** begin **
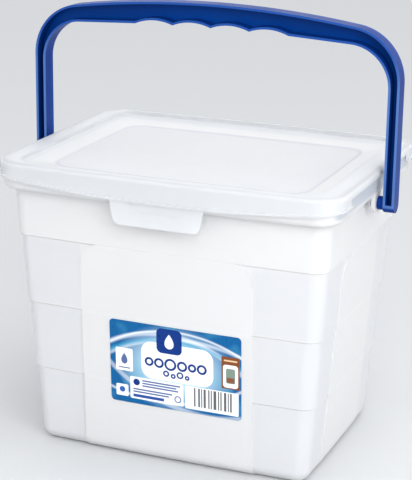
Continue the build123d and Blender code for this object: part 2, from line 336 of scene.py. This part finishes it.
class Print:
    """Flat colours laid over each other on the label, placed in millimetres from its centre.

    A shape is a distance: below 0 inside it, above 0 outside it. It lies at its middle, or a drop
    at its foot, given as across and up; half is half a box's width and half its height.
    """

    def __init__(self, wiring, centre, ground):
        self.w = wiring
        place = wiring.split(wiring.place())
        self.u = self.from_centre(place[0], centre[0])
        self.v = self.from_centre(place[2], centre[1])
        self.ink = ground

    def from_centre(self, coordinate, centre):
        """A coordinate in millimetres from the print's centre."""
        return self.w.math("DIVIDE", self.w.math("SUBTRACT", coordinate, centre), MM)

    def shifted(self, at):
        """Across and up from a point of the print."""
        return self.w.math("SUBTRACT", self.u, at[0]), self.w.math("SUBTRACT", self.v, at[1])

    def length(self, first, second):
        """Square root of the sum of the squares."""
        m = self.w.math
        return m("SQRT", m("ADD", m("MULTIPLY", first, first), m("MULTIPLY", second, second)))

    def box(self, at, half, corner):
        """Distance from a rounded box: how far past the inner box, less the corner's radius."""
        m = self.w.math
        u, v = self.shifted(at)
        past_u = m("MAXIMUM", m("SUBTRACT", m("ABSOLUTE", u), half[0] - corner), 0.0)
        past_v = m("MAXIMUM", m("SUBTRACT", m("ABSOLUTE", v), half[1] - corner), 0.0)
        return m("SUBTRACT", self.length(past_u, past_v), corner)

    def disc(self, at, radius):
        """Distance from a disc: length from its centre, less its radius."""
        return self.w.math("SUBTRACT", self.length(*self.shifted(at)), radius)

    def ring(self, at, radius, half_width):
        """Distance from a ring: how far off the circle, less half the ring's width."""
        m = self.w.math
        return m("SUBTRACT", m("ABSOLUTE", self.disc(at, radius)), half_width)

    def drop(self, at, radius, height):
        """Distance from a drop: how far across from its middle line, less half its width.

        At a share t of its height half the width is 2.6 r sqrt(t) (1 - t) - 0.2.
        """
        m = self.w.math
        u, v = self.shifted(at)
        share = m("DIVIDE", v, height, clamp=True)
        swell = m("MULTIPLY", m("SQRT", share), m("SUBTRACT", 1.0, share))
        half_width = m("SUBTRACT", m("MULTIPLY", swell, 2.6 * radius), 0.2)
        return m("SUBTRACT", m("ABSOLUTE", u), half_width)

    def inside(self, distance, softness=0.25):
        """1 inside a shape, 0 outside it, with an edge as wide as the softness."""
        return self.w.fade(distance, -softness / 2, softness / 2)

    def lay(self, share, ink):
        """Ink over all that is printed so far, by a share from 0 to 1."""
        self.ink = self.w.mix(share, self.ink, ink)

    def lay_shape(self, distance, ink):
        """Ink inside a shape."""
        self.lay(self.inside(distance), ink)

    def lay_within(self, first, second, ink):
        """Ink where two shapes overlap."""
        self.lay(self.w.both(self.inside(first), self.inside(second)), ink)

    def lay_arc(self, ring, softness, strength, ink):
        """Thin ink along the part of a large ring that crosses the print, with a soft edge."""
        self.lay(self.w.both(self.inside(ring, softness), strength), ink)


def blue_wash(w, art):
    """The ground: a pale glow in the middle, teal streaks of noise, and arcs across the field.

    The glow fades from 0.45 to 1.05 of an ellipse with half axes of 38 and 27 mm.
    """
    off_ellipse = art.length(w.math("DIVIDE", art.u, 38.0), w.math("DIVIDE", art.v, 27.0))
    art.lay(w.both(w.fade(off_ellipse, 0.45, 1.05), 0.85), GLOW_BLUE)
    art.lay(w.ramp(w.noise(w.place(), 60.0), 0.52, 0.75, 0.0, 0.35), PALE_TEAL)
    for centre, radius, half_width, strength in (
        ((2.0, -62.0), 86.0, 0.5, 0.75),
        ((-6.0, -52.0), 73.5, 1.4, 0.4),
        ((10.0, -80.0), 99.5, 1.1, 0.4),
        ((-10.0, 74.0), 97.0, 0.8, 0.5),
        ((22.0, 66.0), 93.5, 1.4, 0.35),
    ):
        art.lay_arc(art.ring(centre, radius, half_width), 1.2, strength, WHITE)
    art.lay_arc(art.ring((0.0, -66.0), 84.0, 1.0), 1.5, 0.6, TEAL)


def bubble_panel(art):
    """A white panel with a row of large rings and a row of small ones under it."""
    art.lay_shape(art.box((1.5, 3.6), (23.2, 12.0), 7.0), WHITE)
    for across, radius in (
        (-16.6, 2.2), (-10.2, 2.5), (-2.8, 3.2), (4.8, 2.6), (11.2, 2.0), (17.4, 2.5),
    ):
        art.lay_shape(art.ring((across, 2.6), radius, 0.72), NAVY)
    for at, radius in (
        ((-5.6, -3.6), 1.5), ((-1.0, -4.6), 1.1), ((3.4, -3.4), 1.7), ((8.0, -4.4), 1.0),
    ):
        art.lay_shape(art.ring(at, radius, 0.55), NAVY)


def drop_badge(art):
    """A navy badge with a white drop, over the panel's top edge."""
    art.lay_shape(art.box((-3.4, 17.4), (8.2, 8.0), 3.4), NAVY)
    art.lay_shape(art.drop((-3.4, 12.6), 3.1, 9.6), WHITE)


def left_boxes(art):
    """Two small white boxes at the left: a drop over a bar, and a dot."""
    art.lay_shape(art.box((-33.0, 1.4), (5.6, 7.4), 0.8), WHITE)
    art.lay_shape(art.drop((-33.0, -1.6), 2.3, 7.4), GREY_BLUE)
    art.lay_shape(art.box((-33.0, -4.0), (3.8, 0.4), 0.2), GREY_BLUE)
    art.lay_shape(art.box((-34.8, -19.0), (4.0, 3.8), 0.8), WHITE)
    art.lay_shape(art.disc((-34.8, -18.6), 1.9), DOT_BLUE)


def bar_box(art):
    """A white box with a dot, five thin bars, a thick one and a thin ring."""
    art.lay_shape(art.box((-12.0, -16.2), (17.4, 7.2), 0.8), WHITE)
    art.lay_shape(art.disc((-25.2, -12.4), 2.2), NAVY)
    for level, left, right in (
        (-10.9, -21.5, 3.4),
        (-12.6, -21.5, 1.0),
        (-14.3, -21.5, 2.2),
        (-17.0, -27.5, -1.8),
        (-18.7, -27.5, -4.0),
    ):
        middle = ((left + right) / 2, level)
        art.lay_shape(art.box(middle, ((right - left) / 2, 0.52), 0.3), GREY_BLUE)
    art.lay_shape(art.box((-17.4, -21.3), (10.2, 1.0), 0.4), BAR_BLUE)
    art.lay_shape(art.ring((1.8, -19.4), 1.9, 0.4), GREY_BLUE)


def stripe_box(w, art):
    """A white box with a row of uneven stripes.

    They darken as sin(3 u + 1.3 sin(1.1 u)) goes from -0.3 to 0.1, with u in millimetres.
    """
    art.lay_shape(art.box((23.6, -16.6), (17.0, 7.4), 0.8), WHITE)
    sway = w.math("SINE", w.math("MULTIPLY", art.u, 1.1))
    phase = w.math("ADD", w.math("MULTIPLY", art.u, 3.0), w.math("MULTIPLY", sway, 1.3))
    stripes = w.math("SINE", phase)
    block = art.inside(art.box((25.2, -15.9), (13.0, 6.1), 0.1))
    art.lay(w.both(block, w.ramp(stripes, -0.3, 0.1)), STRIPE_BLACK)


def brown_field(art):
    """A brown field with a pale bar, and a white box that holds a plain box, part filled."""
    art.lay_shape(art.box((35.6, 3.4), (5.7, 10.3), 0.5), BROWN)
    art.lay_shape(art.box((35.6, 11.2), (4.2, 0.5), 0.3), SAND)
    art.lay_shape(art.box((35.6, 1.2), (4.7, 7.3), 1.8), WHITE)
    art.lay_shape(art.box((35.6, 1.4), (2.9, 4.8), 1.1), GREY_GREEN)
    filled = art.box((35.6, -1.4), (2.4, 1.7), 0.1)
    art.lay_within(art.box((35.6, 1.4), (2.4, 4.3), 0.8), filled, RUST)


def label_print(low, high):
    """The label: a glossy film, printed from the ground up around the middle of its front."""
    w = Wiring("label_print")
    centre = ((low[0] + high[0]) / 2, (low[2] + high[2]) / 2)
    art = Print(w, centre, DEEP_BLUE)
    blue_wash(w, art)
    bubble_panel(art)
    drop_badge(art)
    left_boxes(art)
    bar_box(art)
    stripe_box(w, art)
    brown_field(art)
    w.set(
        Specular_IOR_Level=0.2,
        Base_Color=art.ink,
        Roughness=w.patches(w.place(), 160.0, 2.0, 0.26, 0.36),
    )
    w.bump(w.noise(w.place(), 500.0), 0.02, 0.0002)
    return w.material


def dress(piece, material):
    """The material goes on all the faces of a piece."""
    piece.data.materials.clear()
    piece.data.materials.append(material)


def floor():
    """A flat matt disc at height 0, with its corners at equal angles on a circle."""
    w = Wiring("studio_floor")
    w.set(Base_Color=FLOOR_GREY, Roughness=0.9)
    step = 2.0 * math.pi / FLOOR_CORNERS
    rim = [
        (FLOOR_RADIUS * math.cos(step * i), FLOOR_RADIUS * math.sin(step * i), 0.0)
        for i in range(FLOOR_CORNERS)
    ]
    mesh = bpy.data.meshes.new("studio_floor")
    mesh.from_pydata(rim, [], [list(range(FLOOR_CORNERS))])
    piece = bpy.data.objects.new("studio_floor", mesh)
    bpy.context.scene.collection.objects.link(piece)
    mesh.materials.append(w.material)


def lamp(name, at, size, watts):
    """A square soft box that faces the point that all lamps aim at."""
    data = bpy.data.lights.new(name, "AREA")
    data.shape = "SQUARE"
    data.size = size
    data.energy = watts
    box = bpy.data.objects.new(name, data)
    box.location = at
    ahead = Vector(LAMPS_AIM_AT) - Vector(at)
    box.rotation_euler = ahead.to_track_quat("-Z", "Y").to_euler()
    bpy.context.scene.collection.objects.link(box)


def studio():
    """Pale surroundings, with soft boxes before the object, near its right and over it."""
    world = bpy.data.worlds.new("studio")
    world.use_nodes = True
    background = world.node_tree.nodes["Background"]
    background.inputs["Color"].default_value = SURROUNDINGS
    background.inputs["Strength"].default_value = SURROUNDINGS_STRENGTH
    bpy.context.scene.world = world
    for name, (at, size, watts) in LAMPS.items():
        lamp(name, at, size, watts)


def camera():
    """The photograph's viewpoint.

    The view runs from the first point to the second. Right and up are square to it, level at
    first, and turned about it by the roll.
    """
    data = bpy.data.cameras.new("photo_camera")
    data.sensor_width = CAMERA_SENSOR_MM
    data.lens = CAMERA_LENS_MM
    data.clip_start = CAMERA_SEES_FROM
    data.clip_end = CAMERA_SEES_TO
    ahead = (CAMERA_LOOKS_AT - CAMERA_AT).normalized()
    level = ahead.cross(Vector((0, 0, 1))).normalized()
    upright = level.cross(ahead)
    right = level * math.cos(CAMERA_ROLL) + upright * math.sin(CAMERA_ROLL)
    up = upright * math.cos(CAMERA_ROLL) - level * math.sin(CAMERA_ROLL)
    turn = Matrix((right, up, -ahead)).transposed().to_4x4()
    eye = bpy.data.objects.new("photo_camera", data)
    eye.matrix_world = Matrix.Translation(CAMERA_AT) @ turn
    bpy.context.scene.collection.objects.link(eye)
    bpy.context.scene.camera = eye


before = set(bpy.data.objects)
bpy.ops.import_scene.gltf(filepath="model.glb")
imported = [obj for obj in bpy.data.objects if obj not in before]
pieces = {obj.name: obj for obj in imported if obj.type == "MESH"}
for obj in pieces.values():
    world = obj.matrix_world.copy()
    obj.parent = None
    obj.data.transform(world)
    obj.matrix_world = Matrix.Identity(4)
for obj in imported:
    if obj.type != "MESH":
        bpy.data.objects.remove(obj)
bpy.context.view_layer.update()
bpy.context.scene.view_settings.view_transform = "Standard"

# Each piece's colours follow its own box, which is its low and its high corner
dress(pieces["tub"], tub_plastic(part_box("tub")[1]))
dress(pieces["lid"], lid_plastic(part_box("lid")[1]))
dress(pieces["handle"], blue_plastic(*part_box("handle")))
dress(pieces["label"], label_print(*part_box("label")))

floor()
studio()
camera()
** end **
What to do - From the "bpy.context.view_layer.update()" line to the close of the listing, restate each line word for word.

Task solution -
bpy.context.view_layer.update()
bpy.context.scene.view_settings.view_transform = "Standard"

# Each piece's colours follow its own box, which is its low and its high corner
dress(pieces["tub"], tub_plastic(part_box("tub")[1]))
dress(pieces["lid"], lid_plastic(part_box("lid")[1]))
dress(pieces["handle"], blue_plastic(*part_box("handle")))
dress(pieces["label"], label_print(*part_box("label")))

floor()
studio()
camera()